Intervention de Bruno Saintôt

Réunion du mercredi 7 novembre 2018 à 10h30
Mission d'information sur la révision de la loi relative à la bioéthique

Bruno Saintôt :

On constate effectivement de grandes évolutions, qui étaient déjà perceptibles dès les lois de 1994, mais se manifestent de manière beaucoup plus ferme aujourd'hui. Pour ce qui concerne le législateur, il existe selon moi des conceptions différentes du rapport entre l'individu et le politique. La France a une conception extrêmement régulatrice des droits et des intérêts des personnes : par exemple, je n'ai pas le droit de vendre mes organes, ni de faire commerce de mon sang. Il n'existe pas, en droit français, de droit fondamental à disposer de soi. La loi exerce, notamment au nom du principe de dignité, une action contraignante sur les individus, en fonction de ce qui honore ou non la dignité de la personne.

Nous disposons en outre d'un modèle de solidarité, mis en place au lendemain de la Seconde guerre mondiale avec un très beau consensus social et politique, qui me semble de nature à réguler les choses dans le bon sens : puisque nous sommes solidaires dans les dépenses de santé, nous ne pouvons pas tout faire et il convient de définir des priorités.

Face à ce modèle, existe un système beaucoup plus libéral, qui s'origine dans la tradition anglo-saxonne, avec les écrits de John Locke et John Stuart Mill. Il se fonde sur la figure de l'individu souverain, sur son corps, son psychisme, face à un État qui n'est là que pour assurer la coexistence pacifique des citoyens, la réalisation du principe de non-nuisance à autrui. Or ce modèle, comme celui de l'éthique minimale, travaille la société française : puisqu'il existe au sein de la société française des gens ayant des modèles éthiques extrêmement différents, l'une des possibilités serait de se mettre d'accord sur un minimum éthique se résumant au principe de non-nuisance à autrui. Je vous renvoie aux travaux de Ruwen Ogien sur l'éthique minimale. Cette vision peut dans un premier temps sembler extrêmement séduisante, puisqu'elle consiste, faute de pouvoir atteindre un consensus, à s'entendre sur le minimum éthique, à savoir le principe de non-nuisance à autrui, et, pour le reste, à laisser l'individu souverain sur son corps et son esprit. Qu'est-ce qui empêcherait alors un individu de vendre ses organes ? Cet autre modèle, très tentant, travaille en profondeur la société française. C'est la raison pour laquelle la reconnaissance du principe de fraternité, qui est l'oublié de la devise républicaine, me paraît extrêmement importante : l'existence d'une solidarité sociale impose en effet de réguler un certain nombre de dépenses de santé. C'est parce que nous nous tenons ensemble, avec nos vulnérabilités et nos fragilités, que nous devrons réguler ces dépenses et que nous ne pourrons pas tout faire. Le législateur est depuis longtemps très gêné lorsqu'il s'agit de refuser : autoriser est magnifique, mais il est très compliqué d'interdire, de poser des limites, de définir des priorités. Je vous comprends parfaitement. Le CCNE a publié de bons travaux sur le modèle de médecine que nous avons mis en oeuvre et la nécessité d'instaurer un système de priorités. Cela supposerait d'identifier des biens de santé fondamentaux pour tous. Sur cette base, il serait ensuite possible de refuser certaines pratiques, ne serait-ce qu'au niveau financier. Sommes-nous capables de le faire ? Il me semble qu'il s'agit là du défi à relever.

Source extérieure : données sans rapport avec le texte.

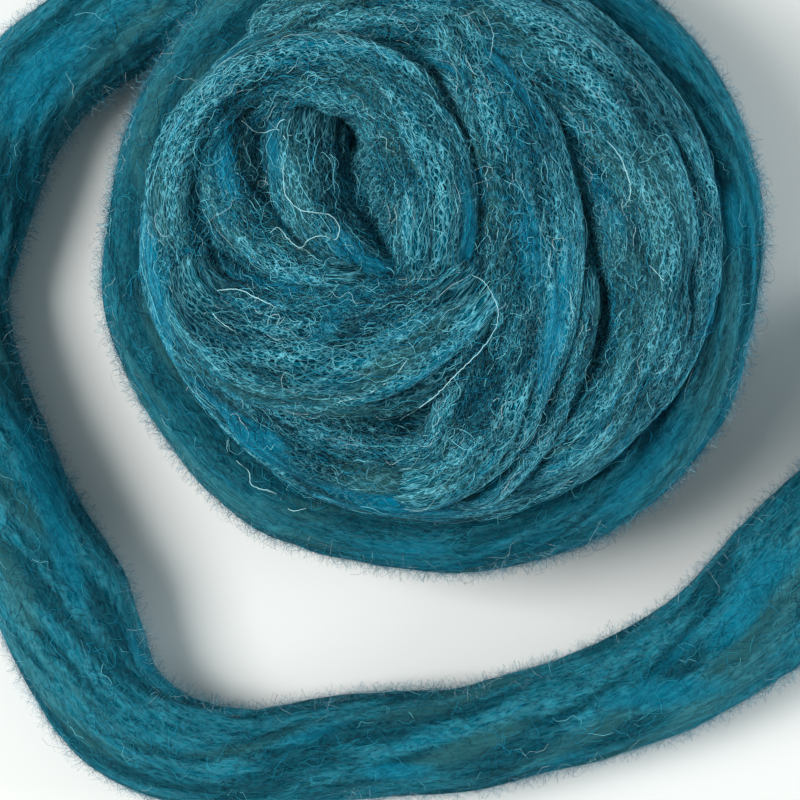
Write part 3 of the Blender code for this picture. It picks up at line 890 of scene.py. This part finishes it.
def grow(skin, others, count, growth, draw):
    """Fibres along a strand, where no other strand covers them.

    Returns their points, normals, widths and tones, and the row of the skin that each is rooted in.
    """
    rows, columns = skin.places.shape[:2]
    pick = int(count * 3.5) + 50
    row = draw.uniform(0.0, rows - 1.0, pick)
    column = draw.uniform(0.0, columns, pick)
    long_steps = np.gradient(skin.places, axis=0)
    round_steps = 0.5 * (np.roll(skin.places, -1, axis=1) - np.roll(skin.places, 1, axis=1))
    normal = unit(read_grid(skin.normals, row, column))
    wide = np.linalg.norm(read_grid(round_steps, row, column), axis=1)
    area = np.linalg.norm(read_grid(long_steps, row, column), axis=1) * wide
    chance = chance_of(growth.facing, normal)
    keep = draw.random(pick) < area / np.percentile(area, 97) * chance
    row, column = row[keep], column[keep]
    place = read_grid(skin.places, row, column)
    covered = np.zeros(len(row), dtype=bool)
    for other in others:
        covered |= inside(place, other, 0.4)
    row, column, wide = (each[~covered][:count] for each in (row, column, wide[keep]))
    many = len(row)
    length, angle = wander(growth, many, draw)
    angle = angle + math.pi * (draw.random((many, 1)) < 0.5)
    step = (length / (growth.points - 1))[:, None]
    along = np.cumsum(np.cos(angle) * step, axis=1) / (skin.length / (rows - 1))
    aside = np.cumsum(np.sin(angle) * step, axis=1) / np.maximum(wide, 0.15)[:, None]
    at_row = row[:, None] + along - along[:, :1]
    at_column = column[:, None] + aside - aside[:, :1]
    normals = unit(read_grid(skin.normals, at_row, at_column))
    rise, width = rise_of(growth, many, draw)
    points = read_grid(skin.places, at_row, at_column) + normals * rise[..., None]
    tones = tones_for(read_grid(skin.wool, row, column), growth, draw)
    within = (at_row.min(axis=1) > 0.0) & (at_row.max(axis=1) < rows - 1.0)
    return points[within], normals[within], width[within], tones[within], row[within]


# A drifting fibre that would drop further than this between two of its points is left out.
STEEPEST_STEP = 3.0


def drift(cover, reach, count, growth, draw):
    """Fibres over the ball's top and across its creases, which drift the way that its wool runs."""
    radius, turn = reach * np.sqrt(draw.random(count)), draw.uniform(0.0, 2.0 * math.pi, count)
    spot = np.stack((radius * np.cos(turn), radius * np.sin(turn)), axis=1)
    length, stray = wander(growth, count, draw)
    flow = cover.heading(spot) + math.pi * (draw.random(count) < 0.5)
    wool = cover.read(cover.wool, spot)
    spots = [spot]
    for number in range(1, growth.points):
        change = cover.heading(spot) - flow
        flow = flow + change - math.pi * np.round(change / math.pi)
        angle = flow + stray[:, number]
        step = (length / (growth.points - 1))[:, None]
        spot = spot + step * np.stack((np.cos(angle), np.sin(angle)), axis=1)
        spots.append(spot)
    spots = np.stack(spots, axis=1)
    rise, width = rise_of(growth, count, draw)
    height = cover.read(cover.height, spots) + rise[..., None]
    points = np.concatenate((spots, height), axis=-1)
    lies = np.abs(np.diff(height[..., 0], axis=1)).max(axis=1) < STEEPEST_STEP
    fibres = (points, cover.normals(spots), width, tones_for(wool, growth, draw))
    return tuple(column[lies] for column in fibres)


# Long pale fibres that stand out in the photograph: where each runs on the plan, in millimetres.
STRAY_FIBRES = (
    (
        (-28.6, 12.7), (-28.7, 9.9), (-28.3, 6.7), (-25.3, 3.7), (-20.2, 2.8), (-18.3, 0.5),
        (-18.9, -1.7), (-21.5, -1.0), (-23.9, -1.7), (-25.3, -3.2), (-27.1, -2.3), (-29.6, 0.5),
        (-31.1, -0.4),
    ),
    ((-36.5, 20.7), (-33.7, 18.7), (-30.1, 19.2), (-25.8, 21.7)),
    ((-32.9, 21.5), (-30.1, 19.2), (-28.6, 17.5), (-27.7, 15.6)),
    ((-30.1, 19.2), (-27.2, 17.6), (-26.9, 19.8), (-29.4, 20.6), (-30.6, 17.2)),
    (
        (3.2, -7.9), (7.9, -9.4), (10.7, -14.5), (10.3, -18.2), (7.9, -21.9), (3.2, -26.6),
        (-1.5, -31.3), (-7.1, -35.0),
    ),
    ((-19.3, -31.9), (-13.1, -30.2), (-8.4, -27.2), (-5.4, -23.3)),
    ((-44.0, -15.8), (-42.1, -15.0), (-40.2, -16.9), (-37.6, -18.6)),
    ((-31.4, -17.6), (-30.9, -15.9), (-29.2, -15.8), (-29.6, -17.6), (-28.0, -16.0)),
    ((-40.8, -11.1), (-37.0, -11.0), (-33.3, -12.6), (-29.6, -14.5)),
    (
        (-40.9, -39.1), (-40.5, -42.0), (-36.8, -45.1), (-36.0, -48.0), (-31.5, -49.5), (-28.6, -52.8),
        (-25.5, -52.5),
    ),
    ((31.1, 16.4), (33.9, 12.6), (35.3, 6.9), (33.9, 4.0)),
    ((38.8, -6.4), (41.7, -9.3), (44.2, -12.2)),
    ((8.1, 40.8), (10.0, 36.1), (9.4, 31.3)),
)
STRAY_STEP, STRAY_WIDTH, STRAY_LOW, STRAY_LIFT = 0.5, 0.16, 0.9, 1.4


def stray(route, cover, draw):
    """One long fibre along its route, lying loosely on the ball."""
    flat = smooth_route(np.array([(x, y, 0.0) for x, y in route]))
    line, _ = even(flat, STRAY_STEP)
    spots = line[None, :, :2] + draw.normal(0.0, 0.05, (1, len(line), 2))
    at = np.linspace(0.0, 1.0, len(line))[None, :]
    lift = STRAY_LOW + STRAY_LIFT * np.sin(math.pi * at) ** 0.5 * (0.7 + 0.3 * np.sin(9.0 * at))
    ground = cover.read(cover.height, spots)
    height = ground + lift[..., None]
    for _ in range(3):
        height[:, 1:-1] = 0.5 * height[:, 1:-1] + 0.25 * (height[:, 2:] + height[:, :-2])
    points = np.concatenate((spots, np.maximum(height, ground + STRAY_LOW)), axis=-1)
    width = STRAY_WIDTH * (1.0 - 0.5 * np.abs(2.0 * at - 1.0) ** 4)
    palest = np.array((len(TONES) - 1,))
    return points, cover.normals(spots), width, palest


def ribbons(name, batches, materials, draw):
    """One mesh of flat fibres, from batches of their points, normals, widths and tones."""
    coordinates, faces, tones = [], [], []
    total = 0
    for points, normals, width, tone, *_ in batches:
        many, long = points.shape[:2]
        along = unit(np.gradient(points, axis=1))
        aside = unit(np.cross(normals, along))
        roll = draw.uniform(-0.9, 0.9, (many, 1, 1))
        aside = unit(aside * np.cos(roll) + normals * np.sin(roll))
        half = 0.5 * width[..., None] * aside
        both = np.stack((points - half, points + half), axis=2).reshape(-1, 3)
        coordinates.append(both)
        first = total + (np.arange(many) * long * 2)[:, None] + (np.arange(long - 1) * 2)[None, :]
        faces.append(np.stack((first, first + 1, first + 3, first + 2), axis=-1).reshape(-1, 4))
        tones.append(np.repeat(tone, long - 1))
        total += many * long * 2
    coordinates = np.concatenate(coordinates)
    coordinates[:, 2] = np.maximum(coordinates[:, 2], 0.5 * FLOOR_CLEAR)
    faces = np.concatenate(faces)
    mesh = bpy.data.meshes.new(name)
    mesh.from_pydata((coordinates * MM).tolist(), [], faces.tolist())
    mesh.polygons.foreach_set("material_index", np.concatenate(tones).astype(np.int32))
    mesh.shade_smooth()
    return add_piece(name, mesh, *materials)


# === Building ===

# How many fibres of each sort there are on the ball's strands, over its top, and on the last turn
# and the loose end together. A strand has its share of them by its size, and less where it is hidden.
ON_STRANDS = ((UNDER_HAIR, 5000), (TOP_HAIR, 19000), (FUZZ, 1200))
OVER_TOP = ((DRIFTING_HAIR, 11500), (LONG_HAIR, 1500))
ON_LAST_TURN = (("fibres", SOFT_HAIR, 11000), ("fuzz", FUZZ, 3500), ("haze", HAZE, 80000))
SEEN_SHARE = {"under_ring": 0.25}
TOP_REACH = 54.0

# The seeds of the skins and of the fibres, and how far apart the skins' grain starts.
FIRST_SEED, LAST_SEED, FIBRE_SEED = 11, 90, 7
GRAIN_SHIFT = 170.0


def declare(piece, *nodes, slot="roving"):
    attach(piece, "root")
    if nodes:
        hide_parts(*nodes)


def add_loose_end(skin, grain_start):
    piece = add_skin(skin, skin_wool("loose_wool", SOFT), grain_start)
    declare(piece, "tail", slot="loose_roving")


def main():
    add_camera()
    strand, joint = last_strand()
    whole_skin = skin_of(strand, LAST_SEED, relief=SOFT_RELIEF)
    dye_and_paint_shade(whole_skin)
    last_skin = rows_of("last_turn", whole_skin, 0, joint)
    loose_skin = rows_of("loose_end", whole_skin, joint, len(whole_skin.places) - 1)
    add_loose_end(loose_skin, last_skin.length)

    strands = [ring_strand(ring) for ring in RINGS]
    strands += [turn_strand(turn) for turn in TURNS + SLIM_TURNS]
    skins = [skin_of(each, seed, SQUARENESS) for seed, each in enumerate(strands, FIRST_SEED)]
    last_part = Strand("last_turn", *(part[: joint + 1] for part in strand[1:]))
    for skin in skins:
        dye_and_paint_shade(skin)
    cover = Cover(skins + [last_skin])
    for skin in skins + [last_skin]:
        paint_crease_shade(skin, cover)
    paint_inner_side_shade(last_skin)

    wool = skin_wool("wound_wool", CRISP)
    for number, skin in enumerate(skins):
        declare(add_skin(skin, wool, GRAIN_SHIFT * number), "ball")
    declare(add_skin(web_skin(cover), wool, tube=False), "ball")
    declare(add_skin(core_skin(), wool), "ball")
    declare(add_skin(last_skin, skin_wool("last_wool", SOFT)), "ball")

    fibres = [fibre_wool(tone) for tone in TONES]
    draw = np.random.default_rng(FIBRE_SEED)
    sizes = [skin.length * skin.round_size * SEEN_SHARE.get(skin.name, 1.0) for skin in skins]
    for skin, size in zip(skins, sizes):
        others = [other for other in strands + [last_part] if other.name != skin.name]
        batches = []
        for growth, count in ON_STRANDS:
            count = int(count * size / sum(sizes))
            batches.append(grow(skin, others, count, growth, draw))
        declare(ribbons("fibres_" + skin.name, batches, fibres, draw))
    batches = [drift(cover, TOP_REACH, count, growth, draw) for growth, count in OVER_TOP]
    batches += [stray(route, cover, draw) for route in STRAY_FIBRES]
    declare(ribbons("fibres_over_top", batches, fibres, draw))
    for name, growth, count in ON_LAST_TURN:
        batch = grow(whole_skin, strands, count, growth, draw)
        loose = batch[-1] >= joint
        parts = (("last_turn", ~loose, "roving"), ("loose_end", loose, "loose_roving"))
        for part, chosen, slot in parts:
            chosen_batch = tuple(column[chosen] for column in batch)
            declare(ribbons(name + "_" + part, [chosen_batch], fibres, draw), slot=slot)


# === The floor and the light, in metres ===

FLOOR_COLOUR = (0.93, 0.94, 0.925, 1.0)
FLOOR_REACH = 3.0
ROOM_COLOUR, ROOM_STRENGTH = (0.90, 0.985, 1.0, 1.0), 0.30

# A large soft light on the left and a weak low one on the right: where each stands, what it points
# at, its size, its power and its colour.
LAMPS = (
    ("key", (-0.72, -0.02, 0.84), (0.0, -0.02, 0.02), 0.55, 11.7, (1.0, 0.985, 0.96)),
    ("low_fill", (1.0, -0.05, 0.24), (0.0, 0.0, 0.04), 0.4, 7.5, (0.95, 0.99, 1.0)),
)


def add_floor():
    material, _ = new_material("pale_floor", Base_Color=FLOOR_COLOUR, Roughness=0.8)
    mesh = bpy.data.meshes.new("floor")
    quarters = ((-1, -1), (1, -1), (1, 1), (-1, 1))
    corners = [(x * FLOOR_REACH, y * FLOOR_REACH, 0.0) for x, y in quarters]
    mesh.from_pydata(corners, [], [(0, 1, 2, 3)])
    floor = add_piece("floor", mesh, material)


def add_light():
    scene = bpy.context.scene
    scene.view_settings.view_transform = "Standard"
    scene.world = bpy.data.worlds.new("world")
    scene.world.use_nodes = True
    room = scene.world.node_tree.nodes["Background"]
    room.inputs["Color"].default_value = ROOM_COLOUR
    room.inputs["Strength"].default_value = ROOM_STRENGTH
    for name, place, aim, *traits in LAMPS:
        data = bpy.data.lights.new(name, "AREA")
        data.size, data.energy, data.color = traits
        lamp = bpy.data.objects.new(name, data)
        lamp.location = place
        lamp.rotation_euler = (Vector(aim) - Vector(place)).to_track_quat("-Z", "Y").to_euler()
        scene.collection.objects.link(lamp)


main()
add_floor()
add_light()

Une autre solution consisterait à adopter un modèle beaucoup plus libéral. L'Assemblée nationale pourrait dire que l'on conserve le modèle bioéthique français, avec son principe de solidarité, tout en le détricotant ou en le laissant se détricoter tout seul, par exemple par des atteintes au principe de gratuité. Il n'est ainsi pas réaliste d'autoriser une pratique nécessitant la mise à disposition d'une ressource dont on manque déjà.

Ces évolutions tiennent à la conscience politique du citoyen. Il est donc essentiel de travailler le lien politique. Sans cela, nous risquons de nous retrouver face à une collection d'individus qui vont réclamer des choses à l'État, mais ne se sentiront obligés par rien ; d'où la pertinence du principe de fraternité, qu'a commencé à retravailler le Conseil d'État dans son rapport. Je pense qu'il convient d'en tirer des conclusions. Il faudrait par exemple spécifier ce qu'ajoute le principe de fraternité au principe de solidarité et en tirer des conséquences.

Le problème majeur réside dans le lien social qui nous tient ensemble dans une même société et fait que nous sommes solidaires ensemble face à la maladie, aux aléas de l'existence, au chômage, etc. Souhaitons-nous garder ce modèle ? Dans l'affirmative, il faut avoir conscience du fait que nous ne pourrons pas tout faire. Il faudra définir des priorités.